### Requirements
Starting at the top of the entries below, set down each line exactly as written, and stop after the line containing "from mathutils import Vector".

### Data for the task
┏━━

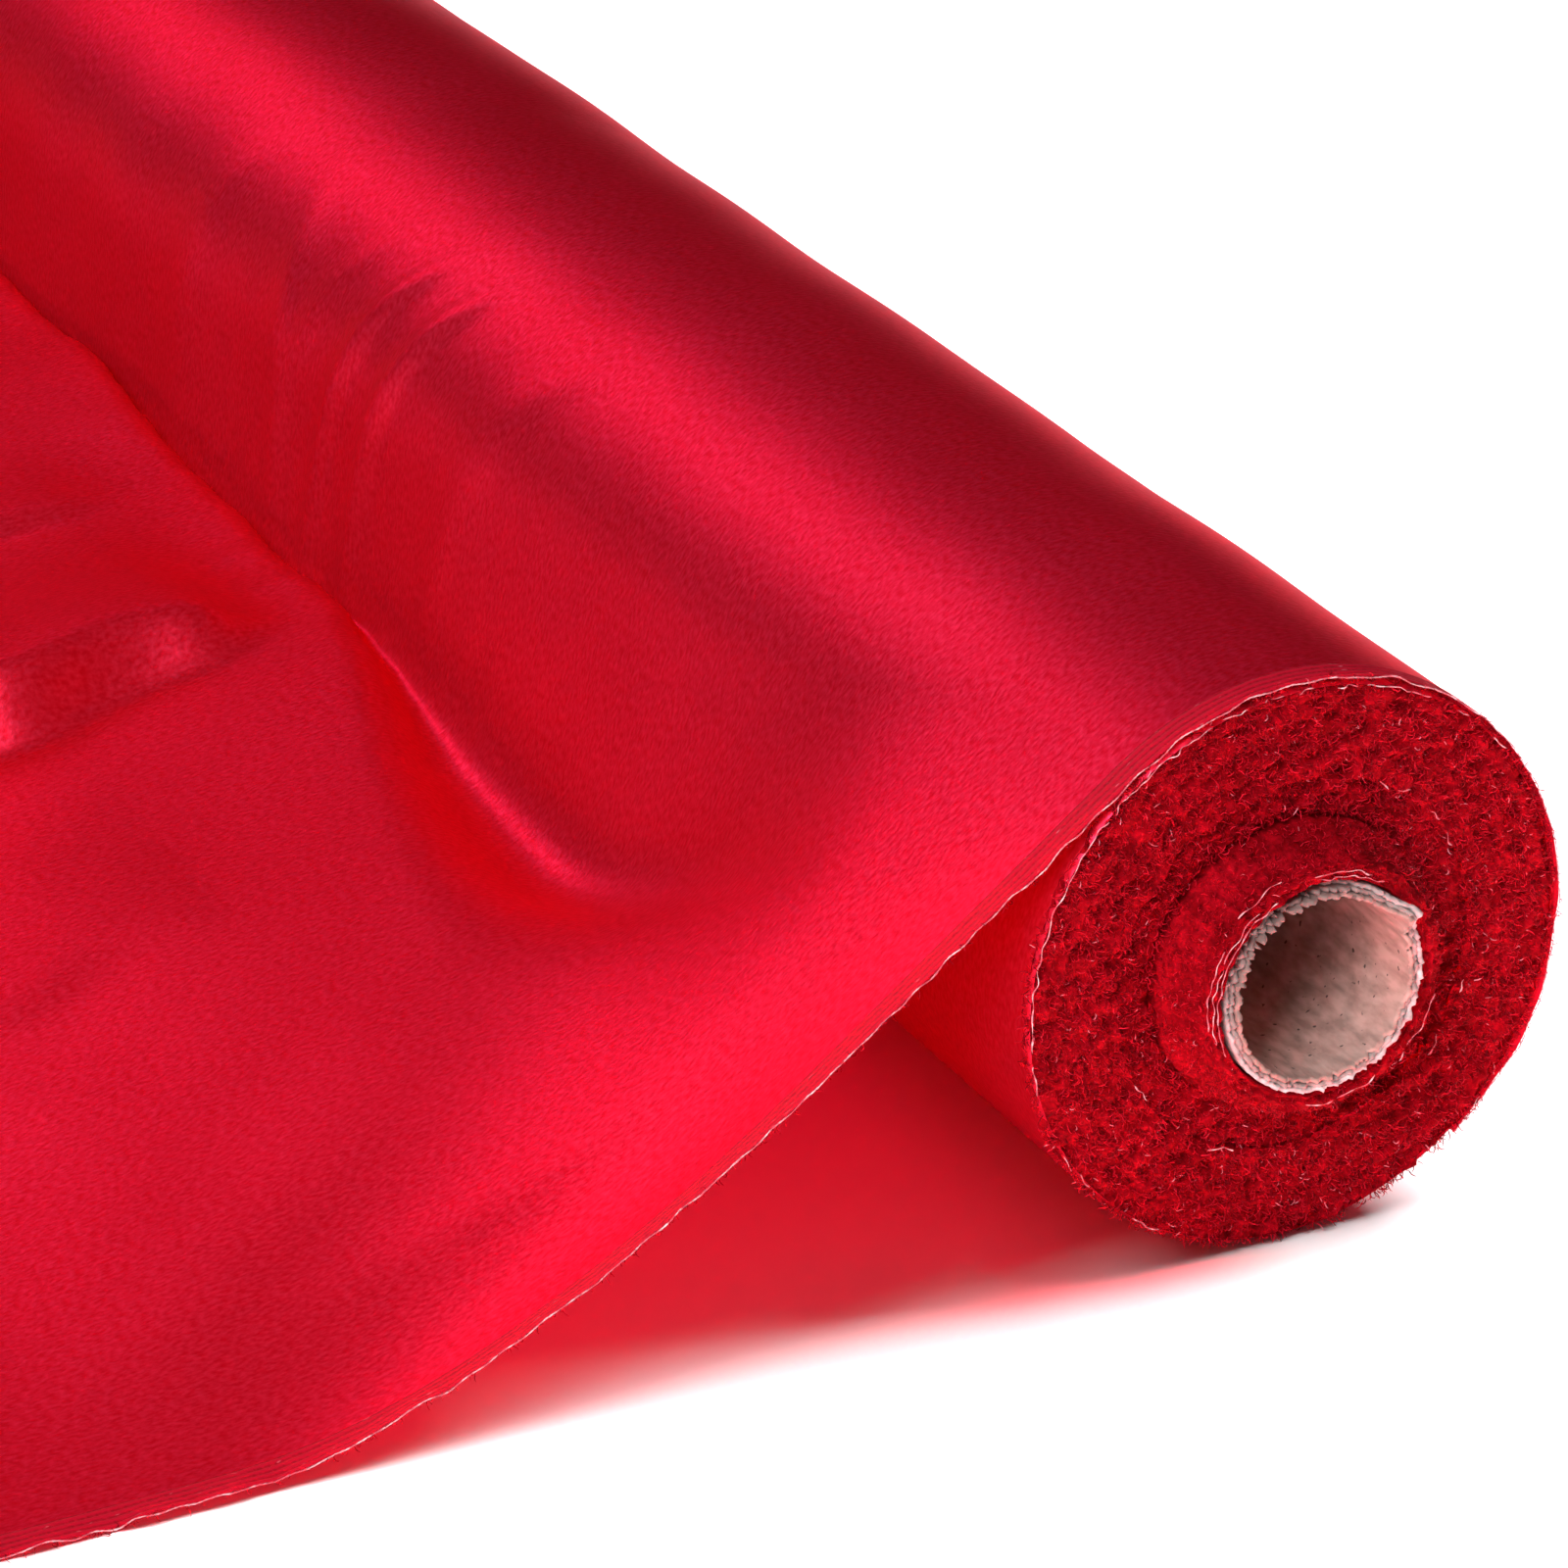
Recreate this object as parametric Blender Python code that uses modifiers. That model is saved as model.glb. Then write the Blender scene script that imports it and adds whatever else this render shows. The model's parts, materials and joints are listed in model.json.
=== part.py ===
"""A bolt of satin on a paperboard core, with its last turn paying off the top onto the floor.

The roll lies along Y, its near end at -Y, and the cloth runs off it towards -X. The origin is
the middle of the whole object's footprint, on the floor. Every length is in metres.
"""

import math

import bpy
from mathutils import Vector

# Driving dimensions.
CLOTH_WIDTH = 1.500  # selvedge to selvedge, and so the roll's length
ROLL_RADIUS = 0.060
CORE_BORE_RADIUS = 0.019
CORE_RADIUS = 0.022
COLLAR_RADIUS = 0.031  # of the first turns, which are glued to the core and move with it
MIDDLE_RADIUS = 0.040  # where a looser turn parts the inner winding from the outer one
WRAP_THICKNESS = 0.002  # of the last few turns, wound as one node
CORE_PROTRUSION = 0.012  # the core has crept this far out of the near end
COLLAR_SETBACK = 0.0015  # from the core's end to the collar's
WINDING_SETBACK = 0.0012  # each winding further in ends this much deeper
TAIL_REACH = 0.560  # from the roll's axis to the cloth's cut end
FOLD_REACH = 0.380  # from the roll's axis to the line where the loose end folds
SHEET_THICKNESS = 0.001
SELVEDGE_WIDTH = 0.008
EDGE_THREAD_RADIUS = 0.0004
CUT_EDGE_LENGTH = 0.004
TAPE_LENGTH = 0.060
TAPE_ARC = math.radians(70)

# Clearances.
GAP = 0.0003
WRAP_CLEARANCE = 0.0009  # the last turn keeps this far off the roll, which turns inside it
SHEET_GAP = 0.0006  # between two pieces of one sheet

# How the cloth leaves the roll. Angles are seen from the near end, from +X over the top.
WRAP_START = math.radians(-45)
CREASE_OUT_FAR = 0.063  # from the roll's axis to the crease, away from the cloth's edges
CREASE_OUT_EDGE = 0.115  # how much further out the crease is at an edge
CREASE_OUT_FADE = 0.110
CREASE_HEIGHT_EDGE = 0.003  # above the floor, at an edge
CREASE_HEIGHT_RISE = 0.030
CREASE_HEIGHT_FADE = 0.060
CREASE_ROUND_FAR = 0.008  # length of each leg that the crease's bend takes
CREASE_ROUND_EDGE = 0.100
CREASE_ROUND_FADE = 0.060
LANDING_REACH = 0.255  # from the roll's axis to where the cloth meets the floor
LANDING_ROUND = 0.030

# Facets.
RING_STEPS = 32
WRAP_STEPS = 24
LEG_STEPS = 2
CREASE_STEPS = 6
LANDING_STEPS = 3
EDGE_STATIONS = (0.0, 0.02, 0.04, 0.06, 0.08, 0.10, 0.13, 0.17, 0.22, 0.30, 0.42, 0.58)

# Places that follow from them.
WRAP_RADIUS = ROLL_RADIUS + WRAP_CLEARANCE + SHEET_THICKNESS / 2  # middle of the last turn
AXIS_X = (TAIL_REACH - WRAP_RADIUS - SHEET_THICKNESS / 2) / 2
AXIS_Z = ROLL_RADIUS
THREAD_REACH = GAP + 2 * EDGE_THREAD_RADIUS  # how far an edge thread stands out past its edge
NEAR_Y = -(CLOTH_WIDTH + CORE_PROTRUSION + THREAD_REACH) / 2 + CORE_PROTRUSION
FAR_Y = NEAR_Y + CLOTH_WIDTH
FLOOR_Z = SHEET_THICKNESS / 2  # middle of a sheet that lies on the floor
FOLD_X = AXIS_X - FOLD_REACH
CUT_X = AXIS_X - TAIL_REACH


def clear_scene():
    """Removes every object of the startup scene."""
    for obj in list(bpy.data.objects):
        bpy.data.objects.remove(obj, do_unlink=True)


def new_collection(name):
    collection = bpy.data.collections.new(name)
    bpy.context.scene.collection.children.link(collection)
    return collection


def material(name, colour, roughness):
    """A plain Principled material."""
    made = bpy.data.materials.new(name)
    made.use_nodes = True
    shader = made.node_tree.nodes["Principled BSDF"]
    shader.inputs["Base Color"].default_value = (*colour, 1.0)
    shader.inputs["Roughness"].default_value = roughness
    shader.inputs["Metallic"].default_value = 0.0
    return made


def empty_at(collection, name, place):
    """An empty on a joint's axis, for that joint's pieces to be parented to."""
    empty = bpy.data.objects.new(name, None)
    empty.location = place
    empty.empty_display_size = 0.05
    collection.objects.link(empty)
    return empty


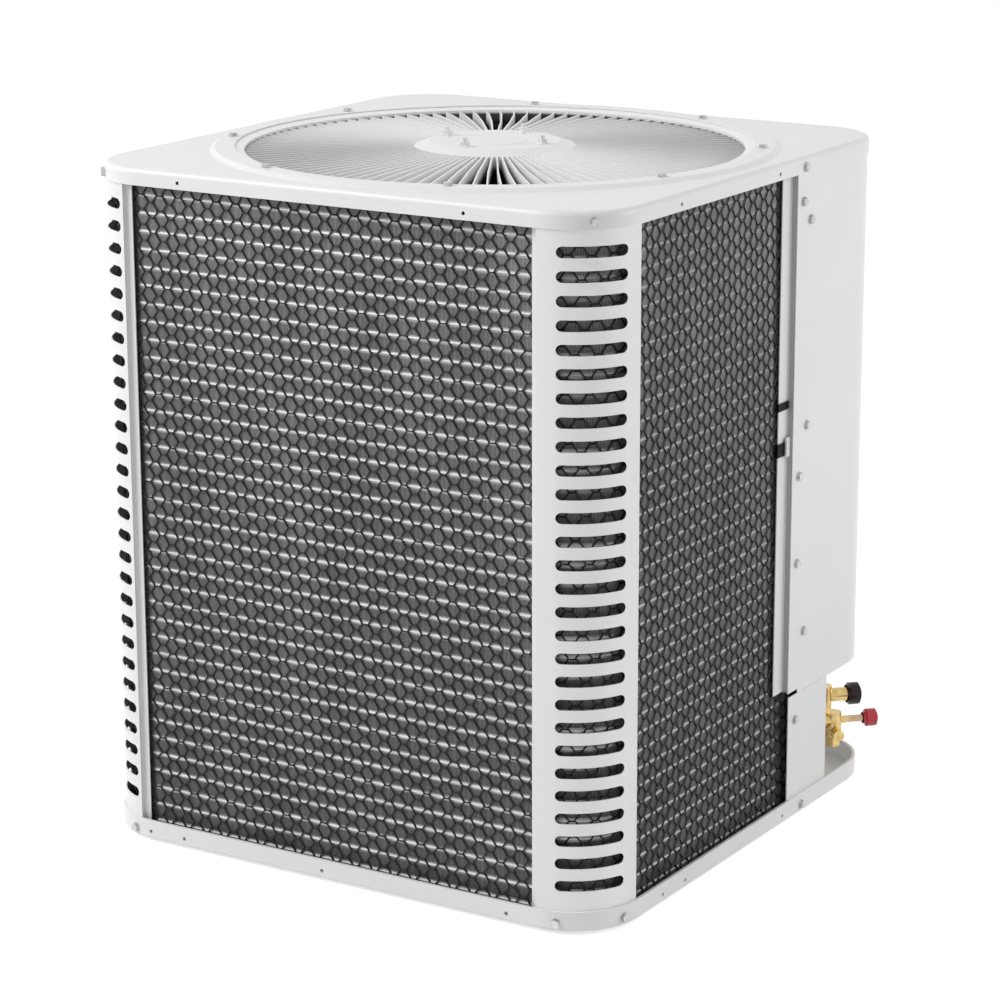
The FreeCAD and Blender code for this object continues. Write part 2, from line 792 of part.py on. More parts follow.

┗━━

### Completed task
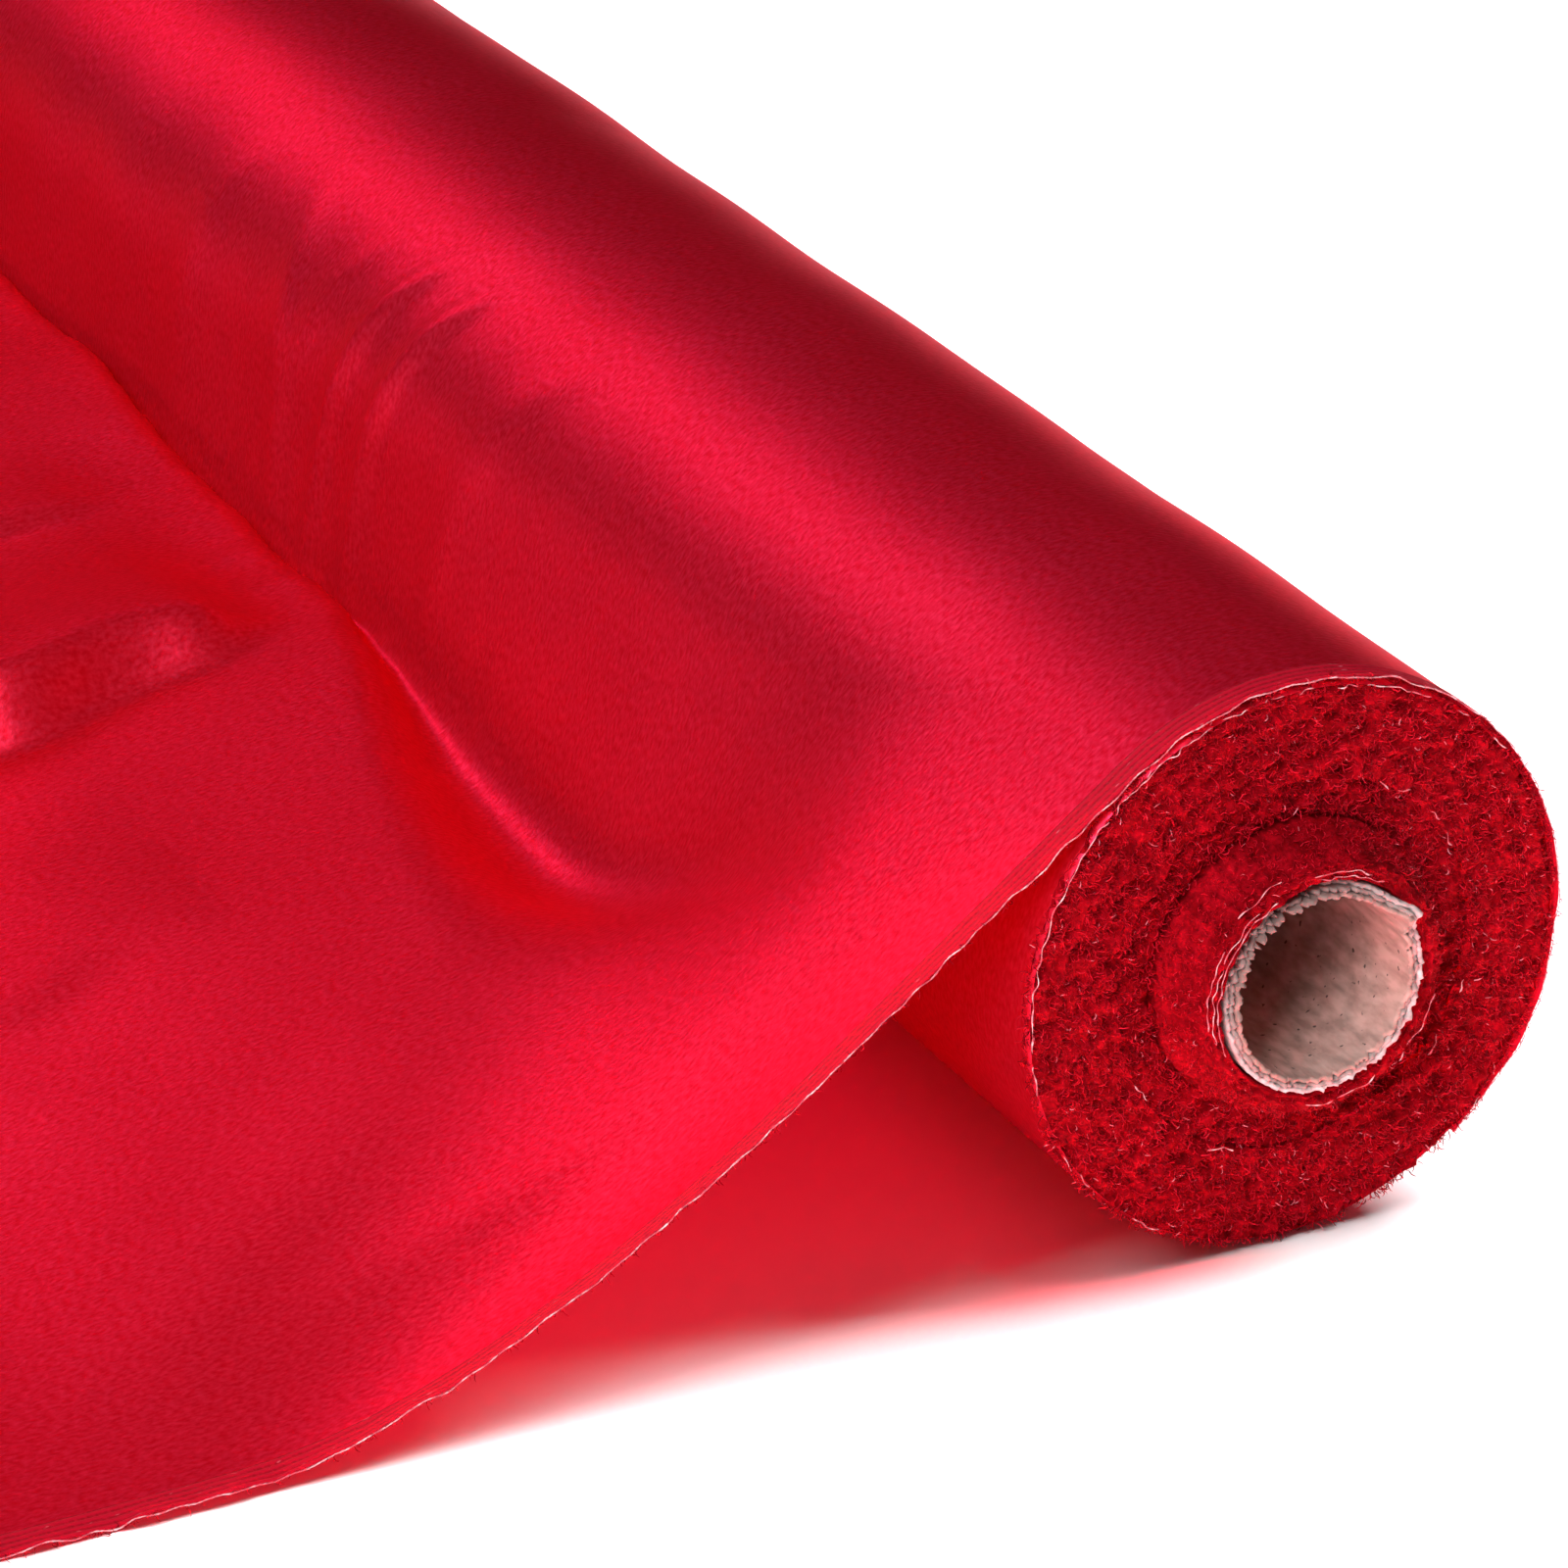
Recreate this object as parametric Blender Python code that uses modifiers. That model is saved as model.glb. Then write the Blender scene script that imports it and adds whatever else this render shows. The model's parts, materials and joints are listed in model.json.
=== part.py ===
"""A bolt of satin on a paperboard core, with its last turn paying off the top onto the floor.

The roll lies along Y, its near end at -Y, and the cloth runs off it towards -X. The origin is
the middle of the whole object's footprint, on the floor. Every length is in metres.
"""

import math

import bpy
from mathutils import Vector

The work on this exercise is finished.